Calls to get the certificate chain or private key with given alias sticks to the cached key entries.
The calls do not proceed all the way to the KeyStoreSpi
instance, risking that it would hit credentials that have been updated between calls.
The next round-trip to SPI happens when next server or client alias selection is requested.
The updated credentials will be picked up at that point.
The last improvement in NewSunX509
might not be something that gets used very often.
Previously only single password for all key entries was possible.
NewSunX509
uses new KeyStore.Builder API which allows more flexibility: the KeyStore will call getProtectionParameter(String alias)
which may return different password for each alias.

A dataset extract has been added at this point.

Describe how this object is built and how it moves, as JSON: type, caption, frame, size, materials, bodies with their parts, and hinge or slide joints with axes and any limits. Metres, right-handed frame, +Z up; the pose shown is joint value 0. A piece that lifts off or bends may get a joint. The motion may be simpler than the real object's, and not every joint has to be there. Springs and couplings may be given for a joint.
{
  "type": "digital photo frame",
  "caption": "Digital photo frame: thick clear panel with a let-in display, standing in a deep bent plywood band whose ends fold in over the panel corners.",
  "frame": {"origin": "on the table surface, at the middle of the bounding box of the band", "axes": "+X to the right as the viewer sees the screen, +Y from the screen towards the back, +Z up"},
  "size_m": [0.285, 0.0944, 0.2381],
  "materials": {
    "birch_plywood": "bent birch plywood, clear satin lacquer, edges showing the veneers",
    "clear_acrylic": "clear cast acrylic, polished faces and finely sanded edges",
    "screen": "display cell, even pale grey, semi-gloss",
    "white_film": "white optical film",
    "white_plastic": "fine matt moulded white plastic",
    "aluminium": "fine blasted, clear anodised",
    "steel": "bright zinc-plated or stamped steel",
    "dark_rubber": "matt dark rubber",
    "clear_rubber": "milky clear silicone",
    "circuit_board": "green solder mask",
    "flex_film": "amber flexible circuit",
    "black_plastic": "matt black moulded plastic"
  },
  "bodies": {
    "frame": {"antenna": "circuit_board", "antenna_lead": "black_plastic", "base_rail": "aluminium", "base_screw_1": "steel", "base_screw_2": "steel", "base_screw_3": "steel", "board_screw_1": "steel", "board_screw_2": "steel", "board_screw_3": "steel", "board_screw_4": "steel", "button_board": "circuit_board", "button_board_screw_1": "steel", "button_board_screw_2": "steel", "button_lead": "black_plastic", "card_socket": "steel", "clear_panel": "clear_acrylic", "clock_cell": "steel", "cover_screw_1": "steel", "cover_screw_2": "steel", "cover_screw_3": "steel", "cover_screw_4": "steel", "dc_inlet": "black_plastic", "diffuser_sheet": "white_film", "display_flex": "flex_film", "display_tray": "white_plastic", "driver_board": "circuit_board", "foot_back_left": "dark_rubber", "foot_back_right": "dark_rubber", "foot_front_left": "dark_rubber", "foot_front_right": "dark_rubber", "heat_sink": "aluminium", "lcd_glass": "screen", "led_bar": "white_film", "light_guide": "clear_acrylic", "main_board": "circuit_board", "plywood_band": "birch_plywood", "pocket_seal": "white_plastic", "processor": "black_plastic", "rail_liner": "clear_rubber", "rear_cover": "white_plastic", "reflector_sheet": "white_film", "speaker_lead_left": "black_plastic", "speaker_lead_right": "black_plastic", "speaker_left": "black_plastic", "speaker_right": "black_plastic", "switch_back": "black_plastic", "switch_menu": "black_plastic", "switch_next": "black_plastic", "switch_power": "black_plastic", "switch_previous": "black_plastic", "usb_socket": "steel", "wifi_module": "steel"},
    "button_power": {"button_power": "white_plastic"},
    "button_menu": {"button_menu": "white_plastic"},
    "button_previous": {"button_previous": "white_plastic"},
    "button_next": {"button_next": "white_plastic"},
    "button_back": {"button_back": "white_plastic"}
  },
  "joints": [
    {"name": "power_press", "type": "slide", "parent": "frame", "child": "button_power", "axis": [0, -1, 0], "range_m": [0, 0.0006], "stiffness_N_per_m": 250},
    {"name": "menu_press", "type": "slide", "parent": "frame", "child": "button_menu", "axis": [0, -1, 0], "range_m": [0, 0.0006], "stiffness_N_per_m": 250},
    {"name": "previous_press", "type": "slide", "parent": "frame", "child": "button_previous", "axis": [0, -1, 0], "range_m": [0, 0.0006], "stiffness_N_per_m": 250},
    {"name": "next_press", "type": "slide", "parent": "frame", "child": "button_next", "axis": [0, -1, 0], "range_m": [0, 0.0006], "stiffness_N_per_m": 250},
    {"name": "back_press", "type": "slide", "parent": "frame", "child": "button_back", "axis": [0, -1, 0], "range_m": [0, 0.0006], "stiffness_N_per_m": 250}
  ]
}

Unlike keystores, Java does not support truststores that changes content during runtime.
TrustManagerFactory
fetches the trusted certificates from KeyStore
at instantiation time, and therefore TrustManager
holds a copy of the trusted certificates in memory.
There is no way to update the certificates cached by TrustManager
without creating a new instance.
See test case TestReloadingKeyStoreWithTls.testTrustStoreHotReload()
for implementing this.
The code will replace the TrustManager
instance set to long-lived server SSLContext
when the underlying truststore file changes.
The same approach can be used to replace the KeyManager
instance as well.
The difference between using keystore with built-in reload support and re-initializing SSLContext
is that in the latter case the application must monitor the file changes, reload, and update the SSLContext
, while in the former case, the logic is hidden inside KeyStore
implementation.
In some cases SSLContext
handling is hidden inside 3rd party library that does not provide support for re-initializing it, in which case changes are needed to the library code to use this approach.